═══ Provided data
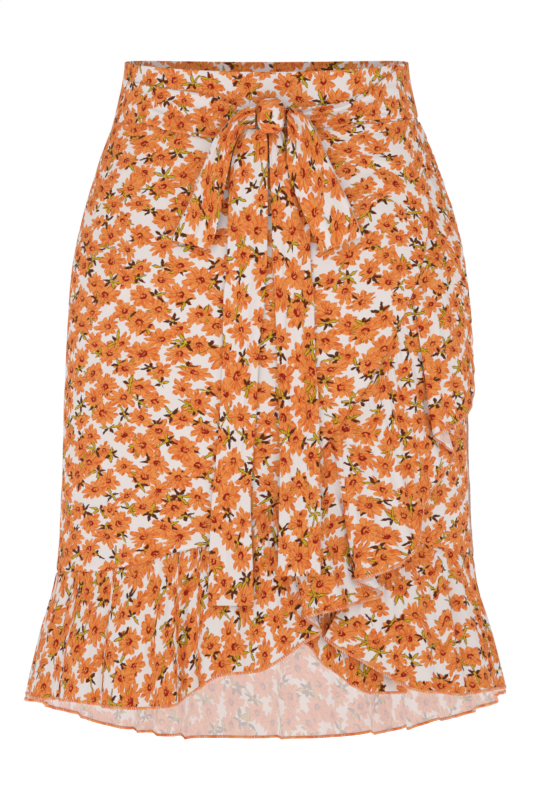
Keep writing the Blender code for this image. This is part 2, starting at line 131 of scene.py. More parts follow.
# A line across a ruffle, from where it leaves the seam to the free edge. Where the edge angle
# turns back the cloth lies in three layers.
Fold = namedtuple("Fold", "seam_angle edge_angle edge_depth edge_out")
OVER_RUFFLE = [
    Fold(-89.94, -89.94, 0.6045, 0.0040),
    Fold(-84, -82, 0.6055, 0.0020),
    Fold(-76, -73, 0.6070, 0.0070),
    Fold(-68, -64, 0.6075, 0.0010),
    Fold(-57, -54, 0.6075, 0.0060),
    Fold(-48, -45, 0.6110, 0.0020),
    Fold(-41, -38, 0.6130, 0.0070),
    Fold(-33, -31, 0.6136, 0.0030),
    Fold(-26, -22, 0.6095, 0.0090),
    Fold(-21, -18.5, 0.6010, 0.0040),
    Fold(-14, -10.7, 0.5817, 0.0090),
    Fold(-7.5, -2, 0.5780, 0.0060),
    Fold(-2, 5.9, 0.5600, 0.0080),
    Fold(0.5, 9.0, 0.5520, 0.0050),  # lowest fold: lower layer
    Fold(2.5, 13.6, 0.5425, 0.0035),
    Fold(3.6, 13.8, 0.5400, 0.0065),
    Fold(4.8, 9.9, 0.5297, 0.0090),
    Fold(6, 9.7, 0.5277, 0.0125),  # upper layer
    Fold(10, 19, 0.5195, 0.0140),
    Fold(13.5, 24.0, 0.5150, 0.0055),  # middle fold: lower layer
    Fold(16.5, 31.8, 0.5085, 0.0035),
    Fold(17.7, 32.1, 0.5060, 0.0065),
    Fold(19.2, 24.1, 0.4955, 0.0090),
    Fold(20.5, 23.8, 0.4935, 0.0125),  # upper layer
    Fold(24, 33.9, 0.4830, 0.0155),
    Fold(30, 43.5, 0.4620, 0.0140),
    Fold(35, 47.5, 0.4273, 0.0090),
    Fold(38, 52.5, 0.4100, 0.0050),  # highest fold: lower layer
    Fold(41.5, 58.5, 0.3964, 0.0035),
    Fold(44.5, 64.5, 0.3797, 0.0030),
    Fold(45.7, 64.8, 0.3772, 0.0060),
    Fold(47.5, 52.5, 0.3597, 0.0090),
    Fold(49, 52.2, 0.3577, 0.0125),  # upper layer
    Fold(55, 66.4, 0.3406, 0.0155),
    Fold(60, 77.6, 0.3168, 0.0120),
    Fold(64, 88, 0.2700, 0.0080),
    Fold(69, 99, 0.1900, 0.0075),
    Fold(72, 101, 0.1200, 0.0060),
    Fold(75.5, 96, 0.0570, 0.0040),
]
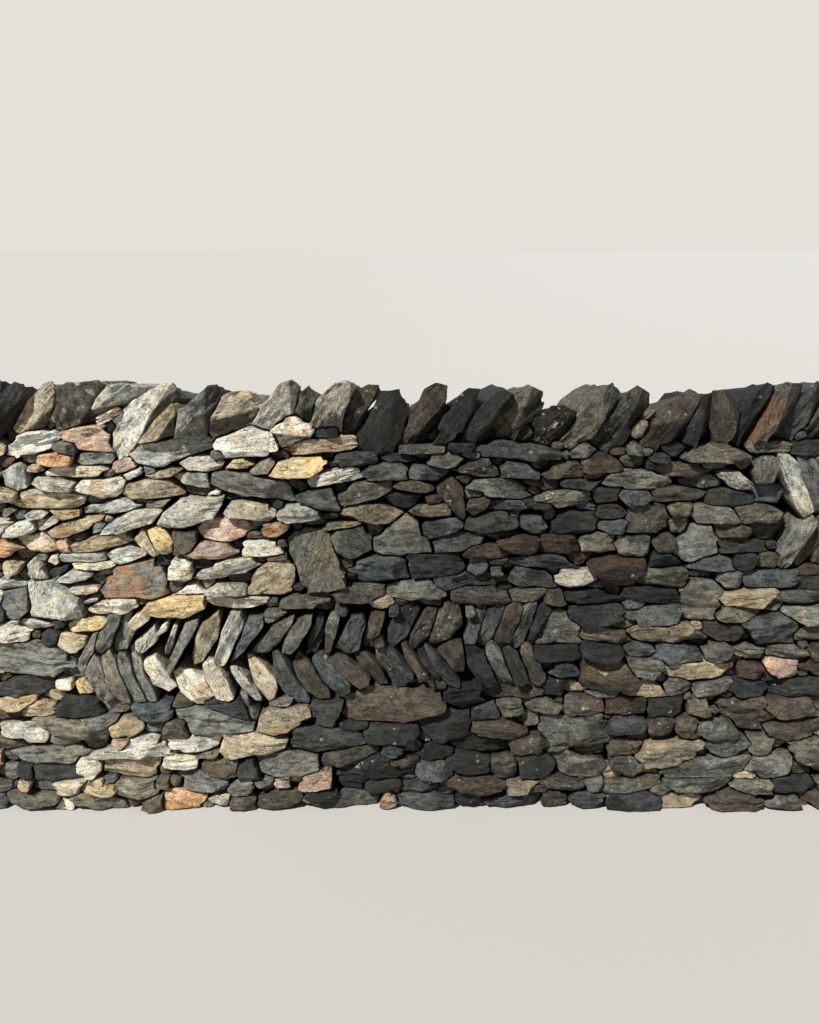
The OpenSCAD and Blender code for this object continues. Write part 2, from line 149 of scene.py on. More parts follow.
# Stones whose outlines show: tilt of the bedding in degrees, then x and z in mm of each corner in turn
cutStones = dict(
    white=[
        (14, -1230, 1036, -1222, 1070, -1172, 1107, -1105, 1110, -1077, 1086, -1085, 1070, -1205, 1031),
        (5, -676, 1066, -656, 1093, -568, 1121, -540, 1117, -514, 1096, -503, 1056, -531, 1042, -650, 1036),
        (0, -766, 1021, -747, 1037, -719, 1040, -668, 1037, -651, 1022, -660, 1005, -670, 998, -744, 999),
        (12, -421, 981, -399, 993, -312, 1016, -290, 1008, -275, 984, -315, 974, -412, 960, -418, 966),
        (0, -698, 936, -686, 945, -662, 943, -662, 936),
        (0, -850, 240, -691, 238, -687, 227, -709, 195, -773, 182, -830, 190),
        (0, -802, 657, -768, 682, -738, 688, -724, 672, -715, 660),
    ],
    cream=[
        (3, -1124, 996, -1106, 1010, -1058, 1015, -979, 1012, -958, 1000, -997, 987, -1048, 986, -1118, 989),
        (6, -1055, 951, -1027, 977, -952, 981, -920, 980, -921, 945, -942, 930, -979, 927),
        (-8, -1223, 815, -1209, 824, -1142, 834, -1115, 790, -1118, 781, -1155, 772, -1185, 778),
        (-10, -647, 892, -632, 918, -607, 921, -547, 907, -516, 896, -514, 877, -532, 866, -642, 880),
        (0, -609, 767, -608, 801, -589, 810, -553, 813, -516, 803, -496, 775, -547, 766, -601, 762),
        (0, -815, 700, -809, 750, -789, 762, -765, 760, -748, 746, -744, 705, -777, 695, -810, 697),
        (-2, -718, 638, -701, 650, -577, 650, -529, 641, -550, 628, -619, 625, -656, 616, -686, 618),
        (0, -1148, 747, -1133, 768, -1115, 768, -1111, 747, -1127, 735),
        (2, -1077, 741, -1067, 747, -967, 750, -962, 738, -982, 728, -1070, 730),
        (-3, -1086, 674, -1076, 683, -1006, 680, -1006, 671, -1042, 662, -1070, 665),
        (4, -1042, 613, -1009, 638, -967, 644, -912, 641, -906, 622, -927, 601, -1027, 603),
        (20, -955, 565, -942, 589, -909, 604, -894, 603, -876, 582, -912, 559, -948, 554),
        (0, -1152, 407, -1142, 413, -1106, 410, -1100, 385, -1130, 378, -1150, 390),
    ],
    sand=[
        (0, -644, 1007, -622, 1031, -598, 1036, -568, 1017, -588, 1007),
        (4, -524, 990, -500, 1029, -430, 1035, -387, 1039, -370, 1027, -372, 1017, -415, 989, -470, 985),
        (-40, -868, 834, -840, 843, -821, 842, -792, 799, -789, 781, -822, 763, -850, 778),
        (3, -889, 614, -872, 637, -802, 657, -725, 657, -722, 619, -765, 595, -782, 592, -850, 602),
        (0, -1103, 568, -1064, 592, -964, 591, -958, 574, -985, 556, -1088, 550),
        (-30, -1098, 405, -1085, 412, -1045, 385, -1050, 365, -1090, 362),
    ],
    buff=[
        (-55, -903, 812, -880, 842, -868, 836, -832, 770, -845, 762),
        (35, -577, 1002, -553, 1024, -522, 1036, -509, 1024, -522, 998, -560, 994),
        (0, -1232, 912, -1224, 934, -1173, 950, -1088, 946, -1030, 934, -1024, 920, -1058, 899, -1205, 899),
        (14, -1130, 836, -1106, 851, -1052, 869, -976, 880, -988, 860, -1052, 830, -1094, 816, -1118, 819),
        (14, -1074, 799, -1033, 813, -967, 816, -930, 830, -909, 808, -997, 799, -1036, 783, -1061, 777),
        (6, -500, 1048, -430, 1087, -398, 1093, -328, 1098, -286, 1090, -284, 1072, -312, 1058, -465, 1041),
        (8, -862, 986, -840, 996, -795, 1007, -759, 1006, -790, 987, -835, 979),
        (0, -920, 941, -908, 962, -868, 976, -830, 977, -795, 972, -759, 938, -800, 932, -892, 928),
        (10, -389, 851, -345, 863, -290, 868, -281, 860, -315, 851, -384, 840),
        (0, -1176, 1002, -1167, 1018, -1135, 1018, -1128, 1004, -1148, 998),
        (30, -597, 660, -586, 698, -565, 728, -532, 747, -486, 750, -466, 735, -471, 666, -500, 655),
        (-20, -1135, 513, -1118, 553, -1106, 553, -1052, 535, -1052, 516, -1091, 486, -1130, 504),
        (3, -586, 259, -573, 305, -536, 327, -432, 318, -432, 300, -464, 277, -509, 250, -582, 250),
        (-3, -693, 186, -689, 232, -677, 245, -605, 250, -498, 230, -505, 205, -573, 186, -664, 170),
        (0, -1264, 735, -1258, 754, -1218, 756, -1209, 747, -1221, 719, -1261, 713),
    ],
    ochre=[
        (0, -1127, 893, -1088, 896, -1044, 892, -1043, 881, -1091, 866, -1112, 884),
        (-5, -334, 896, -290, 913, -230, 912, -172, 890, -175, 881, -202, 863, -248, 863, -330, 884),
    ],
    rust=[
        (3, -1148, 1030, -1139, 1045, -1079, 1054, -1052, 1051, -1053, 1022, -1090, 1014, -1142, 1022),
        (0, -1310, 820, -1257, 820, -1200, 789, -1254, 763, -1310, 763),
        (3, -553, 860, -483, 857, -477, 848, -486, 836, -513, 818, -550, 821),
    ],
    pink=[
        (-3, -1074, 1100, -1045, 1117, -985, 1122, -957, 1113, -952, 1092, -952, 1056, -1045, 1064, -1074,
         1083), (10, -950, 996, -944, 1024, -915, 1036, -897, 1033, -886, 1010, -915, 1002, -936, 992),
        (0, -1115, 805, -1103, 813, -1079, 815, -1073, 778, -1106, 780),
        (0, -729, 838, -701, 866, -686, 872, -638, 875, -598, 863, -565, 838, -632, 809, -705, 814),
        (3, -767, 770, -750, 789, -722, 804, -690, 807, -650, 803, -622, 776, -656, 762, -719, 759),
    ],
    brown=[
        (0, -559, 760, -489, 770, -486, 757, -532, 752),
        (-3, -199, 960, -172, 975, -124, 977, -87, 960, -78, 951, -102, 942, -142, 948),
        (0, -108, 934, -75, 936, -60, 924, -66, 912, -102, 912),
        (2, -341, 298, -332, 345, -264, 386, -127, 384, -52, 357, -60, 312, -200, 275, -315, 277),
        (0, -752, 148, -730, 164, -650, 164, -640, 110, -680, 105, -745, 108),
        (0, -33, 683, -30, 640, -20, 627, 100, 625, 140, 630, 150, 650, 80, 675, 10, 683),
        (0, 203, 993, 240, 1023, 300, 1027, 330, 1010, 320, 985, 223, 982),
        (15, 2, 900, 13, 920, 47, 928, 68, 923, 57, 903, 23, 883),
    ],
    redbrown=[
        (-3, 153, 973, 167, 978, 253, 980, 250, 947, 213, 947, 180, 960),
        (5, -5, 770, 23, 797, 80, 802, 130, 800, 145, 775, 120, 763, 7, 763),
    ],
    olive=[
        (3, 565, 1040, 610, 1062, 660, 1075, 700, 1070, 745, 1050, 765, 1035, 700, 1025, 600, 1028),
        (0, -1250, 896, -1230, 904, -1209, 895, -1240, 875, -1250, 874),
        (8, -773, 166, -741, 182, -700, 184, -709, 173),
        (6, -340, 936, -296, 969, -272, 975, -202, 975, -196, 951, -236, 930, -299, 918, -330, 912),
        (8, -521, 624, -498, 641, -474, 653, -430, 652, -378, 648, -372, 638, -414, 625, -480, 622),
        (0, -175, 1051, -174, 1067, -111, 1070, -54, 1066, -63, 1054, -130, 1050),
        (0, -108, 1027, -90, 1048, -51, 1051, -27, 1051, -8, 1035, -30, 1015, -52, 1011, -90, 1020),
        (0, -151, 892, -124, 907, -54, 910, -39, 898, -42, 881, -96, 878, -142, 880),
        (0, -368, 656, -333, 683, -263, 686, -221, 683, -218, 656, -248, 638, -302, 634, -339, 634),
        (8, -409, 141, -395, 173, -309, 198, -245, 200, -241, 155, -345, 145, -400, 132),
        (5, -37, 1003, 33, 1033, 63, 1033, 90, 1000, 83, 987, 57, 983, 0, 993),
        (0, 750, 1065, 760, 1080, 850, 1082, 875, 1070, 860, 1050, 765, 1050),
    ],
    grey=[
        (0, -1039, 1027, -1027, 1046, -1006, 1051, -951, 1048, -941, 1036, -952, 1020, -1027, 1017),
        (-12, -678, 960, -672, 993, -648, 998, -585, 995, -482, 969, -464, 920, -470, 913, -610, 932),
        (8, -278, 999, -254, 1015, -196, 1022, -172, 1022, -157, 1008, -158, 980, -200, 978, -260, 981),
        (3, -214, 677, -157, 695, -96, 701, -69, 695, -51, 652, -81, 641, -199, 641, -210, 655),
        (-4, -812, 315, -795, 324, -652, 313, -600, 276, -605, 251, -775, 243, -800, 262),
        (3, -600, 159, -582, 173, -505, 191, -482, 186, -420, 164, -414, 136, -450, 112, -590, 118),
        (-5, 2, 953, 17, 973, 70, 983, 127, 980, 157, 957, 187, 927, 140, 923, 57, 935),
        (0, 65, 903, 77, 920, 127, 923, 167, 917, 203, 903, 153, 893, 73, 893),
        (0, -1275, 665, -1255, 674, -1202, 681, -1198, 620, -1233, 592, -1252, 586, -1273, 598),
        (80, 768, 1000, 775, 1030, 800, 1042, 825, 1038, 836, 1010, 825, 975, 800, 963, 778, 972),
    ],
    palegrey=[
        (70, -1238, 957, -1235, 1008, -1215, 1018, -1194, 1019, -1179, 1005, -1174, 957, -1203, 945, -1230,
         945), (-15, 670, 985, 690, 1005, 735, 1000, 775, 965, 770, 950, 720, 955),
        (-6, -1165, 966, -1148, 987, -1091, 983, -1052, 970, -1061, 949, -1106, 952, -1151, 958),
        (15, -920, 989, -894, 1002, -871, 1007, -868, 993, -906, 974, -915, 977),
        (10, -1038, 892, -1010, 910, -950, 921, -918, 926, -868, 909, -912, 892, -950, 885, -1030, 880),
        (0, -1191, 881, -1179, 892, -1145, 893, -1133, 884, -1142, 874, -1179, 872),
        (14, -1253, 848, -1191, 870, -1170, 863, -1162, 842, -1215, 830, -1239, 819, -1252, 824),
        (20, -1162, 860, -1148, 871, -1121, 874, -1102, 863, -1148, 837, -1159, 845),
        (18, -988, 839, -912, 881, -895, 897, -830, 898, -826, 888, -852, 857, -960, 829, -980, 829),
        (5, -898, 1048, -850, 1084, -755, 1089, -690, 1097, -681, 1058, -810, 1012, -842, 1011, -872, 1022),
        (-8, -790, 984, -772, 993, -698, 993, -690, 951, -707, 949, -750, 960),
        (10, -832, 854, -816, 884, -765, 928, -652, 930, -657, 918, -684, 875, -759, 851, -820, 846),
        (0, -509, 890, -486, 903, -428, 907, -401, 892, -394, 872, -418, 864, -482, 861, -505, 874),
        (12, -744, 702, -700, 738, -650, 757, -583, 757, -562, 742, -566, 733, -620, 707, -718, 695),
        (0, -722, 665, -683, 682, -625, 686, -612, 678, -597, 660, -700, 658),
        (0, -1310, 702, -1255, 707, -1227, 707, -1203, 692, -1209, 683, -1264, 677, -1310, 677),
        (0, -1250, 574, -1233, 583, -1200, 591, -1136, 571, -1142, 565, -1209, 553, -1240, 559),
        (0, -1112, 753, -1106, 768, -1076, 775, -988, 778, -986, 753, -1048, 747, -1106, 747),
        (6, -982, 774, -952, 778, -915, 795, -870, 771, -906, 756, -942, 744, -961, 753),
        (8, -1130, 689, -1115, 704, -1082, 725, -1027, 719, -1000, 707, -1048, 698, -1106, 692),
        (0, -1048, 641, -1027, 653, -1009, 650, -1012, 641, -1042, 635),
    ],
    slate=[
        (0, -236, 173, -223, 218, -195, 218, -155, 186, -191, 173),
        (5, 3, 843, 7, 867, 67, 890, 100, 890, 137, 870, 150, 852, 73, 837, 40, 833),
        (8, -84, 805, -63, 820, -10, 834, 37, 833, 50, 820, 43, 803, -10, 783, -80, 774),
        (-5, 23, 1053, 40, 1077, 103, 1082, 173, 1070, 253, 1053, 250, 1037, 190, 1030, 40, 1040),
        (85, 7, 727, 17, 757, 40, 763, 63, 760, 67, 747, 60, 707, 23, 683, 7, 700),
        (0, -363, 1027, -339, 1048, -290, 1052, -248, 1051, -236, 1042, -242, 1021, -281, 1017, -330, 1016),
        (-3, -154, 999, -139, 1021, -87, 1018, -45, 1002, -72, 975, -148, 981),
        (-5, -460, 933, -421, 949, -356, 956, -336, 905, -333, 896, -366, 893, -393, 899, -451, 915),
        (3, -122, 845, -105, 863, -36, 872, -8, 860, -3, 848, -50, 825, -100, 815, -118, 825),
        (0, -319, 728, -290, 753, -248, 768, -199, 768, -157, 759, -154, 701, -202, 697, -280, 692),
        (-3, 93, 1013, 107, 1027, 163, 1020, 197, 1000, 193, 983, 100, 985),
        (0, -434, 330, -339, 336, -339, 318, -373, 259, -400, 257, -418, 273),
        (0, -495, 209, -482, 259, -436, 268, -300, 250, -277, 209, -418, 180, -482, 191),
        (0, 53, 823, 93, 837, 140, 833, 137, 820, 90, 810),
        (0, 153, 877, 207, 880, 225, 850, 210, 830, 180, 835, 150, 850),
    ],
    dark=[
        (-8, -52, 1062, -45, 1080, -10, 1078, 20, 1078, 28, 1066, 10, 1050, -30, 1052),
        (-3, -236, 1043, -199, 1048, -166, 1048, -121, 1030, -157, 1024, -212, 1024),
        (0, -221, 934, -175, 945, -118, 933, -142, 902, -157, 899, -193, 907),
        (0, -389, 884, -354, 892, -333, 884, -351, 869, -384, 866),
        (-2, -160, 777, -80, 772, -17, 774, -3, 743, 3, 700, -140, 707, -150, 725),
        (20, -1145, 719, -1130, 728, -1088, 739, -1091, 728, -1130, 701),
        (0, -350, 277, -268, 273, -273, 255, -345, 259),
        (0, -282, 245, -255, 273, -123, 277, -118, 245, -164, 216, -264, 223),
        (-20, -1186, 532, -1167, 556, -1148, 557, -1130, 541, -1133, 519, -1152, 507, -1179, 516),
    ],
    patched=[(-30, -369, 822, -345, 838, -281, 853, -251, 812, -254, 786, -290, 768, -324, 762, -350, 786)],
)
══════
■ Exercise description
Each line that holds the word "Blender" is to be copied.

■ Solution to the problem
Keep writing the Blender code for this image. This is part 2, starting at line 131 of scene.py. More parts follow.
The OpenSCAD and Blender code for this object continues. Write part 2, from line 149 of scene.py on. More parts follow.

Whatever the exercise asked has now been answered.